(Rows from a 3D modeling dataset)
★ ★ ★ ★
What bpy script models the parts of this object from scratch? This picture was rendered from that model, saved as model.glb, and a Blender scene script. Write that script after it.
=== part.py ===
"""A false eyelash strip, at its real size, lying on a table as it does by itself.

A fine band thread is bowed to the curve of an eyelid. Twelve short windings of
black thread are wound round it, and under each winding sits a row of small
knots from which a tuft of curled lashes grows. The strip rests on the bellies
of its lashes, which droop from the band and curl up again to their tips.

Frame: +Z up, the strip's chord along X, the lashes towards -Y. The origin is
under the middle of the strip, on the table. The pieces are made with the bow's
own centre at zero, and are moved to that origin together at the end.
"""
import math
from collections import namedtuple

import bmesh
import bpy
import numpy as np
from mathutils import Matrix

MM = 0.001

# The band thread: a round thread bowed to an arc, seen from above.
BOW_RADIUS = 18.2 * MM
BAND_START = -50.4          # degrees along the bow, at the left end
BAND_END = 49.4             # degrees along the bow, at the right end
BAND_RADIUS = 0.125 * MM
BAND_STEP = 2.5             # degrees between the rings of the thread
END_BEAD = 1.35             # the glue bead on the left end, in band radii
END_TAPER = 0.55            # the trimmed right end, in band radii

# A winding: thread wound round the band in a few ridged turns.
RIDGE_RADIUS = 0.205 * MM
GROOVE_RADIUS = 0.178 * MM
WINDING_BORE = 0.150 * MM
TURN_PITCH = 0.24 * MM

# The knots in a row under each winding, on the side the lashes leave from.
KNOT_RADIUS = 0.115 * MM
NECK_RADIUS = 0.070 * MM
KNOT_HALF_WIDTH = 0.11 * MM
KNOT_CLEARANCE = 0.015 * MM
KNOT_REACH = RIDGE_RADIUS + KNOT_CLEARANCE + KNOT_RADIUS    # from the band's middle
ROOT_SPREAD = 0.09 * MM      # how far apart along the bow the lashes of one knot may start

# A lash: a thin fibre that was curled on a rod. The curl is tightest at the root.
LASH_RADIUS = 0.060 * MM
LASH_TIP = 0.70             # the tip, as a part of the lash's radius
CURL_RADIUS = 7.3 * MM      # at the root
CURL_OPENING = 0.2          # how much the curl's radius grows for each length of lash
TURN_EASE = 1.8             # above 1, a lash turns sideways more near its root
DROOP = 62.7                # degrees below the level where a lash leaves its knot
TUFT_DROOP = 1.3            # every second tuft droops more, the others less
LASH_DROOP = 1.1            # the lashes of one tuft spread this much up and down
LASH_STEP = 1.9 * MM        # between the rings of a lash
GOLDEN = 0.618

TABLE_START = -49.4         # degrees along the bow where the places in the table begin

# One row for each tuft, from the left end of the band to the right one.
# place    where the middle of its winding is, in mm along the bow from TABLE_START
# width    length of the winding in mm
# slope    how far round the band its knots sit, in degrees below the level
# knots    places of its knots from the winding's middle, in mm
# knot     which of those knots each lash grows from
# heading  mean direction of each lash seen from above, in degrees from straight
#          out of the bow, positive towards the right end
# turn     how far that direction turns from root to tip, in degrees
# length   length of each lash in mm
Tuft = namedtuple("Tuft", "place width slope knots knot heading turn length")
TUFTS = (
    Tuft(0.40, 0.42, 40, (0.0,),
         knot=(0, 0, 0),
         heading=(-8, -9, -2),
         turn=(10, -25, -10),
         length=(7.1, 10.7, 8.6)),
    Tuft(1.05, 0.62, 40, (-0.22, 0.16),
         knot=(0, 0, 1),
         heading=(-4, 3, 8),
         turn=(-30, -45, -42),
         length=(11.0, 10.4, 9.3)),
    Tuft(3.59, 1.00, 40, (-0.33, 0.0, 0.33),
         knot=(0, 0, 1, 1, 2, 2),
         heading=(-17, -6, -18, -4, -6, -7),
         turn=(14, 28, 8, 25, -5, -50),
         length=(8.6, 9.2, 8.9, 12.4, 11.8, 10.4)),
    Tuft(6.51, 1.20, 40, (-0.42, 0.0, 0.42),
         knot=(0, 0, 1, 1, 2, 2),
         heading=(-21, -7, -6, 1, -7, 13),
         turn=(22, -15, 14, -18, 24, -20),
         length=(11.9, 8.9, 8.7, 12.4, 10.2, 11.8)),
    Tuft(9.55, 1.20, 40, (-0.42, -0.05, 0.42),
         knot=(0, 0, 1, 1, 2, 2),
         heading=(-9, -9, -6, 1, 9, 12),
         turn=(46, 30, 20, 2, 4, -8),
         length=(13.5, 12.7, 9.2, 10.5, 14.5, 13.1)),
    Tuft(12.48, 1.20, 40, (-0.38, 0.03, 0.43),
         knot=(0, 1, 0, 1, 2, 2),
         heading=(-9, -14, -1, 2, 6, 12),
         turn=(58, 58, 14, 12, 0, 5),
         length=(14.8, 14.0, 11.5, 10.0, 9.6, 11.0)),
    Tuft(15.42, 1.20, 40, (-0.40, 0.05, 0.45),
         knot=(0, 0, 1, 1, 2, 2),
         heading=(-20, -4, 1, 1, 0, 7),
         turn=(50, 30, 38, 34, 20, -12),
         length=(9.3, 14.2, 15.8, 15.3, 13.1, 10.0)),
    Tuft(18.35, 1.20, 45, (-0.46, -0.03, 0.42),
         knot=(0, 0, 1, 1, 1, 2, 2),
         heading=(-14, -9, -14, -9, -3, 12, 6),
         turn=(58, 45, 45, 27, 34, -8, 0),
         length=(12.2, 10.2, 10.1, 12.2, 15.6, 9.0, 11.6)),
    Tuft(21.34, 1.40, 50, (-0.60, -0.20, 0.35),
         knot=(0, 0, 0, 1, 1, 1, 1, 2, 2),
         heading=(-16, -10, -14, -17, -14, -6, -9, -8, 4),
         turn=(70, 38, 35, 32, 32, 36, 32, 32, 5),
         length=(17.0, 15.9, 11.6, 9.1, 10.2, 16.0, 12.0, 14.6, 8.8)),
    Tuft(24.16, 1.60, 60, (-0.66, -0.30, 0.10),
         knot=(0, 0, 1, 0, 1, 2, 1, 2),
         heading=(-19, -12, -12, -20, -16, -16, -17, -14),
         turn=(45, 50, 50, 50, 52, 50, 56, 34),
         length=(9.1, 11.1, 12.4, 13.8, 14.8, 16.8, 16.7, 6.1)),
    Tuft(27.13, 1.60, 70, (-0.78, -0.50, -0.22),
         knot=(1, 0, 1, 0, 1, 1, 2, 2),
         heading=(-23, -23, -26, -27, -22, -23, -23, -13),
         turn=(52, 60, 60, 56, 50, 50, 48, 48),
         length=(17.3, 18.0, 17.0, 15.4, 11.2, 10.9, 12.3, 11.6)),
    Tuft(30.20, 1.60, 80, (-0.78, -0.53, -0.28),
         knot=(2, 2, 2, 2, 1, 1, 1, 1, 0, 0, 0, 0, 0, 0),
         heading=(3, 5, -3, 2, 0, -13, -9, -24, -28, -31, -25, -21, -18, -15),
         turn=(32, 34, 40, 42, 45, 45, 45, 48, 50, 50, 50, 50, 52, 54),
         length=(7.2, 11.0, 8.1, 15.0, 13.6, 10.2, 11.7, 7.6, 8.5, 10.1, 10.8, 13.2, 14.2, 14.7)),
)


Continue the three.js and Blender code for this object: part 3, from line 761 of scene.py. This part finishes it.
★ ★ ★ ★
YOUR OBJECTIVE ->
Only the lines from the top of the data through the line that contains "does by itself." should be quoted, exactly as they stand.

THE SOLUTION ->
What bpy script models the parts of this object from scratch? This picture was rendered from that model, saved as model.glb, and a Blender scene script. Write that script after it.
=== part.py ===
"""A false eyelash strip, at its real size, lying on a table as it does by itself.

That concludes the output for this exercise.